Strong moduli stabilization and phenomenology

Abstract

We describe the resulting phenomenology of string theory/supergravity models with strong moduli stabilization. The KL model with F-term uplifting, is one such example. Models of this type predict universal scalar masses equal to the gravitino mass. In contrast, A-terms receive highly suppressed gravity mediated contributions. Under certain conditions, the same conclusion is valid for gaugino masses, which like A-terms, are then determined by anomalies.
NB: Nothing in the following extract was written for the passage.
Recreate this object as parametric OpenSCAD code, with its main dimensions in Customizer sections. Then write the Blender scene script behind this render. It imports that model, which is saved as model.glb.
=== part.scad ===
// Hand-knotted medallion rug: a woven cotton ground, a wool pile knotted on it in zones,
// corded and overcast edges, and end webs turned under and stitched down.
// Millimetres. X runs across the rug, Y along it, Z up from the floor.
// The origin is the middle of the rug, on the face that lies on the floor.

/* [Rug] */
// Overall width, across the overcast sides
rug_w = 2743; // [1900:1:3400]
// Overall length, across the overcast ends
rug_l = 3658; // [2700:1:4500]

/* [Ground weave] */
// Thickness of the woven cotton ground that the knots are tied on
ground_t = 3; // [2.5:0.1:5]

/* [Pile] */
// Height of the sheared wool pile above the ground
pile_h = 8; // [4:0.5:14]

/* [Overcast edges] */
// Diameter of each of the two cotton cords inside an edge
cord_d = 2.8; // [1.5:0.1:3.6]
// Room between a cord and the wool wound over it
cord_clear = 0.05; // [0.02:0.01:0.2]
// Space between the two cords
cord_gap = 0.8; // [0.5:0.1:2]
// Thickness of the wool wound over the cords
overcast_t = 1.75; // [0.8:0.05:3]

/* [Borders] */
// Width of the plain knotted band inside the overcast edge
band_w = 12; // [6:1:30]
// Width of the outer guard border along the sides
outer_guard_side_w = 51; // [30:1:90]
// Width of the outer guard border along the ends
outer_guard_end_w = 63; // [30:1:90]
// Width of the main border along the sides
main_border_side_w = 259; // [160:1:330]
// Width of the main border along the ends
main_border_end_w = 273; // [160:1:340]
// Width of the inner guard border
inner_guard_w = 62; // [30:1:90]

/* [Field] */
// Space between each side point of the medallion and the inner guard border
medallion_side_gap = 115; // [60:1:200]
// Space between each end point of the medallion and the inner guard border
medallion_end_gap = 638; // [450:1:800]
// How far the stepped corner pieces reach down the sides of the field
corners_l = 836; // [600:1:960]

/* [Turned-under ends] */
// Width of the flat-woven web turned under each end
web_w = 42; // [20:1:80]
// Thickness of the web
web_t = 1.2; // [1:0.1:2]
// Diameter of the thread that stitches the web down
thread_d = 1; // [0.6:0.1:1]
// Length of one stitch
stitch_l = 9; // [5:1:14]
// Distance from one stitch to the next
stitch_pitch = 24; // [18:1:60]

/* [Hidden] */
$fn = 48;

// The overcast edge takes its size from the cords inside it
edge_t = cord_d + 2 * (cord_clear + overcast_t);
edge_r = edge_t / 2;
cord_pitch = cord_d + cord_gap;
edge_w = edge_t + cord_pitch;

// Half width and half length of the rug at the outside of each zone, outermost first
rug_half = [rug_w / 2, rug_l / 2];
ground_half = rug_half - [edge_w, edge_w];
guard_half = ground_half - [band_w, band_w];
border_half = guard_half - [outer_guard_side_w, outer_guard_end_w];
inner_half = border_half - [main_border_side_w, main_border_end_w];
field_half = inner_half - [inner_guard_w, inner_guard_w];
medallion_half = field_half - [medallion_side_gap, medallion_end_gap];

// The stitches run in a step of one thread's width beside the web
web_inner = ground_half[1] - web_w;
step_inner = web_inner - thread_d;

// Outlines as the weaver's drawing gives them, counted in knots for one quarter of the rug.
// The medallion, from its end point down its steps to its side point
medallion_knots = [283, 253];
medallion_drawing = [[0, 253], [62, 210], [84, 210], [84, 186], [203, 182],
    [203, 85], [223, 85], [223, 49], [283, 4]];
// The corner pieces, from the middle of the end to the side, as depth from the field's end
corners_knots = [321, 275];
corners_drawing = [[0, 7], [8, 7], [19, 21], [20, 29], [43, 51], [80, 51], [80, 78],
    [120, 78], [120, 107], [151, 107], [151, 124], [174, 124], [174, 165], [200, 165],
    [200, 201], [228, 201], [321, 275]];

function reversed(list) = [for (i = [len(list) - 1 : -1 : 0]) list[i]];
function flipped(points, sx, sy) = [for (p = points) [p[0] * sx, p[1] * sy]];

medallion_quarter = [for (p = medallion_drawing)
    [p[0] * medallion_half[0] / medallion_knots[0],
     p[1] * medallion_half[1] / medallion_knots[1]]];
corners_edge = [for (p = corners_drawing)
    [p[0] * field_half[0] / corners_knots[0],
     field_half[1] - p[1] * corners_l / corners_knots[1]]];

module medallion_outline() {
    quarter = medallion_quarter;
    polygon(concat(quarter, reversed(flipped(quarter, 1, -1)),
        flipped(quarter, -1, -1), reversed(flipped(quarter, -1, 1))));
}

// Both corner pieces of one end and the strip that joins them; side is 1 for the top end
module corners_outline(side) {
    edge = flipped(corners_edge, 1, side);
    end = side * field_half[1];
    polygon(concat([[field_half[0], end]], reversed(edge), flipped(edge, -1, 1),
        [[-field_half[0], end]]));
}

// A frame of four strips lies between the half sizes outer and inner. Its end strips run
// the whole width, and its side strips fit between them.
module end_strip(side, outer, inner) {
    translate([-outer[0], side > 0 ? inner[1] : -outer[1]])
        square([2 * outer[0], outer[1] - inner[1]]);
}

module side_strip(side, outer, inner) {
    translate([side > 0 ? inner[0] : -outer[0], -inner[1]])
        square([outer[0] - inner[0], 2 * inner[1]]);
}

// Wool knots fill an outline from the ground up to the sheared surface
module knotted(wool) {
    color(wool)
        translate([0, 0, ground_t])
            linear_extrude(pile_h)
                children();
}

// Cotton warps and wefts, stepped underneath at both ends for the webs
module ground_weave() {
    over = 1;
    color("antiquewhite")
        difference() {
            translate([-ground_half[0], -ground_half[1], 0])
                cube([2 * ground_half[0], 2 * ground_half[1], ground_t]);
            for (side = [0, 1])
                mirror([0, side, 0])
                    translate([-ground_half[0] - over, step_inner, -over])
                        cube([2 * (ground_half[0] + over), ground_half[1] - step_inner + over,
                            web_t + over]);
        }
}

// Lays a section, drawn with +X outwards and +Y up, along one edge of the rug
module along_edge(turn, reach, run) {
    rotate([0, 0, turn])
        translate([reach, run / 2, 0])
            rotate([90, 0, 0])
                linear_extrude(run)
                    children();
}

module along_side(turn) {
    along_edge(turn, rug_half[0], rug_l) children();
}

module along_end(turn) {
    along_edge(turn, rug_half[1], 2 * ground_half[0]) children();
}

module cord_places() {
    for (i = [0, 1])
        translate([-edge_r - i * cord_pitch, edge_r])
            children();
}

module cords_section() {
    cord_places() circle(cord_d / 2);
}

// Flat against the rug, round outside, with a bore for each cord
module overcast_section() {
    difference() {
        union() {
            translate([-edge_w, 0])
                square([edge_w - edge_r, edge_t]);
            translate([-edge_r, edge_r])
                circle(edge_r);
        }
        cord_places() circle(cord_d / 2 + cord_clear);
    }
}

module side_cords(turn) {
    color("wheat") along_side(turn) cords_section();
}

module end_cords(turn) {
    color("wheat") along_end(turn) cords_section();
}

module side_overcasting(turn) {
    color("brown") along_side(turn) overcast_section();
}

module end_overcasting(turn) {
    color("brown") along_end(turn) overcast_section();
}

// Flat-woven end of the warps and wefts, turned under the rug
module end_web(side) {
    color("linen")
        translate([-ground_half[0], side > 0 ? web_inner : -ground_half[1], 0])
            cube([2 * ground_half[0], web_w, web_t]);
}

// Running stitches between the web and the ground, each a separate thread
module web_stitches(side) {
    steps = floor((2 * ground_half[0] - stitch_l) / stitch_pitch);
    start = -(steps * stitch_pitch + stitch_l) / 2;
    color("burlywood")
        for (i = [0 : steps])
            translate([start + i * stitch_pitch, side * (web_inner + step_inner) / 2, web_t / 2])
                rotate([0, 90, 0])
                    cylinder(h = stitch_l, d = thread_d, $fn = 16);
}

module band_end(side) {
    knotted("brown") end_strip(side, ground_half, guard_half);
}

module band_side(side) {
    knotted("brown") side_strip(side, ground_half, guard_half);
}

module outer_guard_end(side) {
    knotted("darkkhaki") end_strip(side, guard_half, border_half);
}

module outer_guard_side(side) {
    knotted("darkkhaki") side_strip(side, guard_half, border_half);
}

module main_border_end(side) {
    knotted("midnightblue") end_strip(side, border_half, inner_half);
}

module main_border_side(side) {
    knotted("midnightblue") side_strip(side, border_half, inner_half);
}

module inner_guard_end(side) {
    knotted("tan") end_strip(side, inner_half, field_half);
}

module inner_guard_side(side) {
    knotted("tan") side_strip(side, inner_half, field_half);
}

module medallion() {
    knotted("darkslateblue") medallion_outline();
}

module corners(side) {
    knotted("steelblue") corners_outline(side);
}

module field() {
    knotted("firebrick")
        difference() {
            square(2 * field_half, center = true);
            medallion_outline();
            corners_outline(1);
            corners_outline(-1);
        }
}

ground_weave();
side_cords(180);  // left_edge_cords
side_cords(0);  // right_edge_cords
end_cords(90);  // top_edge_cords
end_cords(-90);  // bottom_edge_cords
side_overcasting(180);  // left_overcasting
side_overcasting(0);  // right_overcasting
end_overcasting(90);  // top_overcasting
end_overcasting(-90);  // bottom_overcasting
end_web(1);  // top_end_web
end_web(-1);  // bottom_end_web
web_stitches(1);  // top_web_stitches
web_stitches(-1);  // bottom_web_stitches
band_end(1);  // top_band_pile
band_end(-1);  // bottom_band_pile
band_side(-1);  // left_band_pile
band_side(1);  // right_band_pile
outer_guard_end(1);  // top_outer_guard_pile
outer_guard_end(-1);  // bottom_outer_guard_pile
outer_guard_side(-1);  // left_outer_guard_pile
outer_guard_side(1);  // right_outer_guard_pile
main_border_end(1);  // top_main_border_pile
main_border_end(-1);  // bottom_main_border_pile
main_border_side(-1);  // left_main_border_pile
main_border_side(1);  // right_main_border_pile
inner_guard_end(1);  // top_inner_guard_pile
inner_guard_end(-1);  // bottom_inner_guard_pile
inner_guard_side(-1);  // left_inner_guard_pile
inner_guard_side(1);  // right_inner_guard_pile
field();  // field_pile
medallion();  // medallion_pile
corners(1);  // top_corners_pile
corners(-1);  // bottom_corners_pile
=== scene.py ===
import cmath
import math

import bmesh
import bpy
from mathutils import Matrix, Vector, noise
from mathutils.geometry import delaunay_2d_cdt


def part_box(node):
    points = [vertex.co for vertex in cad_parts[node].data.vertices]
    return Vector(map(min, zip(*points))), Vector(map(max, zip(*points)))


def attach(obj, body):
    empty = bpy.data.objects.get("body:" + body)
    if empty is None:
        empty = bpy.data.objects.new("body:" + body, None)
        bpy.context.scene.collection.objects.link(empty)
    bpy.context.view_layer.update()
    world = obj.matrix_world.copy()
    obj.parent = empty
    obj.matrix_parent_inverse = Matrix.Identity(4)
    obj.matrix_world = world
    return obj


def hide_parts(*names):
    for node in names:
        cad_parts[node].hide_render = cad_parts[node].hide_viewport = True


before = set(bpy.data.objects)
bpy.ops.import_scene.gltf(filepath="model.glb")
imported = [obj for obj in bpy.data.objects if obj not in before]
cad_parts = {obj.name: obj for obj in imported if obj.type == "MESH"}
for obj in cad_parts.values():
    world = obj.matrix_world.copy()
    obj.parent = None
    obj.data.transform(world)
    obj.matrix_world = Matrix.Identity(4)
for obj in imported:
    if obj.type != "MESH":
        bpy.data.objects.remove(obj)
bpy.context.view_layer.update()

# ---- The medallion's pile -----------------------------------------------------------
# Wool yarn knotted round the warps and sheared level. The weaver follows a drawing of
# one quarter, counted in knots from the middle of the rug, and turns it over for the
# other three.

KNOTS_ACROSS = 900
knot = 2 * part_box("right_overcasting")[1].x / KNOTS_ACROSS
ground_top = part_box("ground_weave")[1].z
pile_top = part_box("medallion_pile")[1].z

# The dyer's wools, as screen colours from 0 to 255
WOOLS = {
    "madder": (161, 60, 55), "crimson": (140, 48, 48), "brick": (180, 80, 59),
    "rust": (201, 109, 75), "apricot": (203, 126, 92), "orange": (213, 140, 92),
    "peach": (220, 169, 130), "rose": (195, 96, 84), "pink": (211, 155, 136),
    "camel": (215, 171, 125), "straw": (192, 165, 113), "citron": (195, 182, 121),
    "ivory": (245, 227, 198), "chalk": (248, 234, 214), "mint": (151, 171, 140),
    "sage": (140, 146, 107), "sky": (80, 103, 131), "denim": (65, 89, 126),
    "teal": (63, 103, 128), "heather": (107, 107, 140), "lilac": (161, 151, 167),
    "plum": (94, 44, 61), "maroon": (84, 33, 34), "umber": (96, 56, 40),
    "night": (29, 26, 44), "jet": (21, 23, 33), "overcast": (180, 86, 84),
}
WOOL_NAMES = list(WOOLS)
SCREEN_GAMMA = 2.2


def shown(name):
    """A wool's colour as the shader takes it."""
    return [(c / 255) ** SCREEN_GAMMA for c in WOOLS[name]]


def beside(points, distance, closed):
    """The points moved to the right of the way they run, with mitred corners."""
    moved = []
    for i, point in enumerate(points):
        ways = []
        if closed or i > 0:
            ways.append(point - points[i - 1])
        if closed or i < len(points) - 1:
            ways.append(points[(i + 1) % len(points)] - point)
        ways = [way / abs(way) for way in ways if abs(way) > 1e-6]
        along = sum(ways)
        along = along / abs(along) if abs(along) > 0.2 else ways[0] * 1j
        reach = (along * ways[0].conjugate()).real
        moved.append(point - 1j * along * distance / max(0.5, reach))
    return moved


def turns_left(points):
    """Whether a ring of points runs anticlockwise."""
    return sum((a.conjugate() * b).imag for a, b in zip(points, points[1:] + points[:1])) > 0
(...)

In such models, we are forced to relatively large gravitino masses (30-1000 TeV). We compute the low energy spectrum as a function of m_{3/2}. We see that the Higgs masses naturally takes values between 125-130 GeV. The lower limit is obtained from the requirement of chargino masses greater than 104 GeV, while the upper limit is determined by the relic density of dark matter (wino-like).

Figures (7)

• Figure 1: The gaugino and chargino masses and the $\mu$-term as a function of the gravitino mass, $m_{3/2}$. Here we have chosen, $\tan \beta = 25$, $M_{in} = 5 \times 10^{17}$ GeV, $\lambda = 1.35$.
• Figure 2: The Higgs mass as a function of the gravitino mass, $m_{3/2}$. Here we have chosen, several combinations of $\tan \beta$, $M_{in}$, and $\lambda$ as indicated on the figure.
• Figure 3: The Higgs mass as a function of $\tan \beta$. We have chosen, several combinations of $m_{3/2}$, $M_{in}$, and $\lambda$ as indicated on the figure.
• Figure 4: The LSP (neutral wino) relic density, $\Omega_\chi h^2$, as a function of the gravitino mass, $m_{3/2}$. Here we have chosen, several combinations of $\tan \beta$, $M_{in}$, and $\lambda$ as indicated on the figure.
• Figure 5: Direct detection processes for the neutralino-nucleon elastic scattering.